Мы жгли буклеты, книги, манускрипты, застегнутые на костяные палочки, свитки, трактаты на плацу в большом костре, шуруя пожарными баграми. Ничтожную часть трудов древних китайских мыслителей унесли тайком преподаватели. Если бы их «застукали» на столь неблаговидном деле, их бы ждали большие неприятности по партийной линии.
Костры горели трое суток.
Упоминаемый в цитате из ХС «разгар лета» по всей вероятности — 1949 года, только тогда костры из книг императорской библиотеки могли видеть оба свидетеля — и АН, и Демиденко. А может, этот самый «разгар» есть своеобразная метафора, подчеркивающая жар от сжигаемых книг? Кто знает…
И еще подборка интересных фактов о жизни в Канской школе:
После разгрома Квантунской армии и ознакомления наших с материалами разведотдела японцев, ШВПВЯ решили перевести в глубь страны, в небольшой сибирский городок Канск, где Николаем I были построены военные казармы для размещения полка, а в годы советской власти построили знаменитую пересылку. В ней Константин Рокоссовский, будущий маршал, был водовозом, ездил на бочке с водой. Байки о нем дожили до нашего призыва 1948 года.
<…>
За
<…>
В школе мы были первым послевоенным набором. До нас на переводчиков учили солдат и сержантов полковой, дивизионной разведки, которые ходили за «языками».

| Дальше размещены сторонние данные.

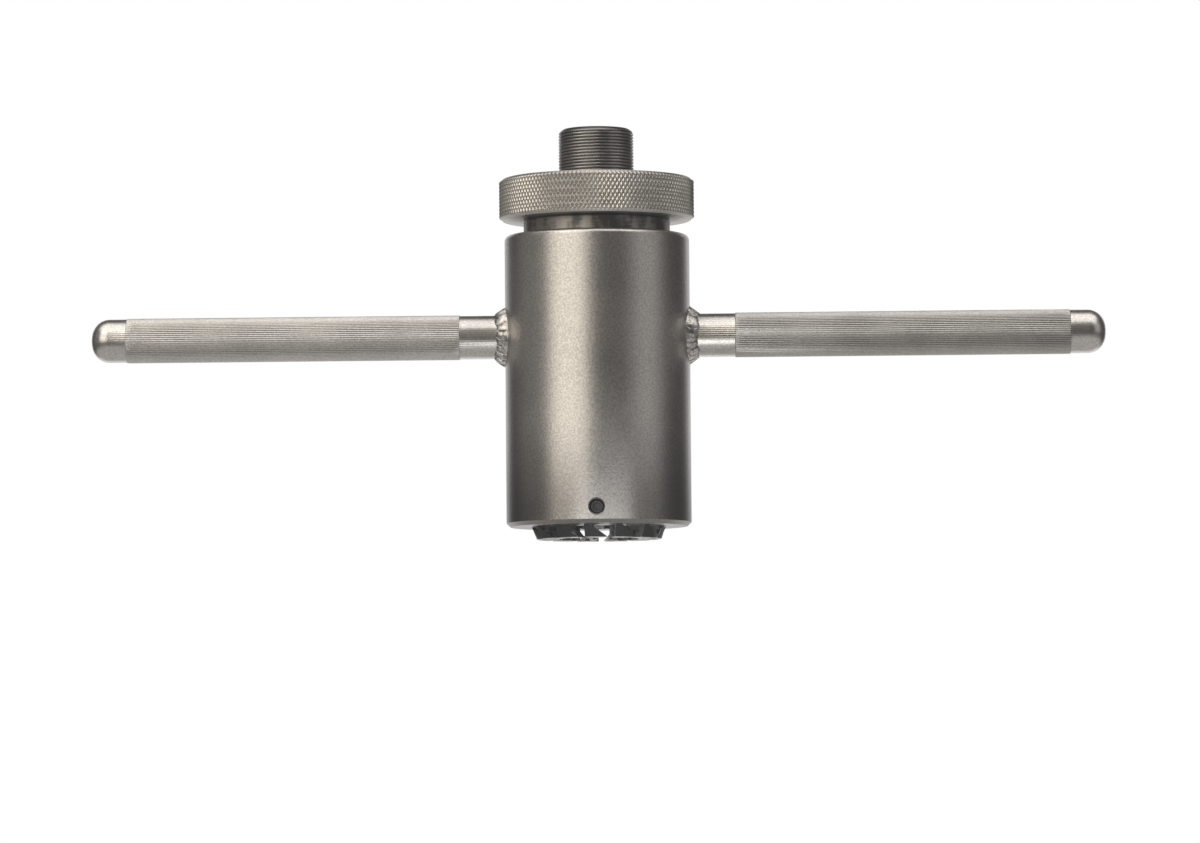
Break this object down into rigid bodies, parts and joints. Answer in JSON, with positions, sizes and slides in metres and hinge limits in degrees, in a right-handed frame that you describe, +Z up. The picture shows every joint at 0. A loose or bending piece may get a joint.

Ребята боевые, орденов и медалей, как звезд на безоблачном небе: за два заброса в глубокий тыл немцев или японцев давали Героя Советского Союза, если, конечно, разведчики возвращались «на базу». О «дедовщине» не могло быть и речи. Фронтовики относились к нам, как к младшим братишкам, службу спрашивали, но и прощали многое. Первая истина, которую они нам вдолбили, звучала так: «Стукач погибает в атаке перед проволокой!»
<…>
Морозы стояли в Канске до минус пятидесяти по Цельсию, а не по Фаренгейту!.. <…> В мороз на посту стояли по часу, надевали на себя две пары белья, шерстяные галифе, гимнастерку, еще пару из войлока, шинель, а сверху тулуп. И все равно промерзали.
<…>.
Ломались парни в школе из-за того, что не могли усвоить программу, — шутка ли, на втором курсе давали каждый день от двадцати пяти до сорока иероглифов. Мы их называли, на японский манер, «канцзы». На каждый иероглиф делалась карточка, с одной стороны писался «канцз», с другой стороны его чтение и все значения. Стоишь дневальным на посту, рота спит, ты перебираешь карточки, которые усвоил — в сторону, на которых запинаешься — прокручиваешь вновь и вновь. Странно, некоторые знаки влеплялись в память на уроке, а другие сопротивлялись, и ты долбил их до посинения. Рота спит, японисты бредят во сне по-японски, кореисты — по-корейски, китаисты — на китайском. Каждую неделю — зачет, четыре двойки подряд, то есть месяц в двойках — отчисление, ибо уже не догнать остальных. Долбил я «шенцзы» или «канцзики» даже на губе, куда угодил за неотдание чести военному патрулю в Саду отдыха (а пускали нас на танцплощадку бесплатно).
Из ста шести человек, приступивших к изучению чжунго хуа, в Китай поехали двадцать шесть. Отбор по Дарвину. Китайский сдавался не по конспекту товарища (за шпаргалку полагалось три наряда вне очереди) — бессонницей, головными болями, порой доводившими до нервного истощения, хотя курс изучения языков был продуман до деталей. Поднимали в семь, физзарядка на плацу до шести градусов мороза — голые по пояс, до десяти градусов — в нижней рубашке, до пятнадцати — в гимнастерке, после тридцати — прогулка в шинелях, в сорок мы делали гимнастические упражнения в казарме.
Физподготовку вынесли на экзамены. После занятий, по пути на обед, мы прыгали через коня, подтягивались не менее десяти раз на перекладине, и кто не мог, нагонял мускулы за счет послеобеденного сна. Полтора часа сна после обеда было спасением, ты точно проваливался в яму и вставал с чистой головой, после чего стрелковый тренаж, чистка оружия, затем изучение военных премудростей, после ужина три часа самоподготовки, не считая полутора часов утренней, в итоге шесть-семь часов в день на китайский и английский. В воскресенье обязательно спортивные соревнования. Я бегал, преодолевал, колол, снимал, прыгал, стрелял, честно зарабатывал увольнительную в город на танцы. Два года я был чемпионом округа по боксу в среднем весе, за что получил четыре дня дополнительного летнего отпуска.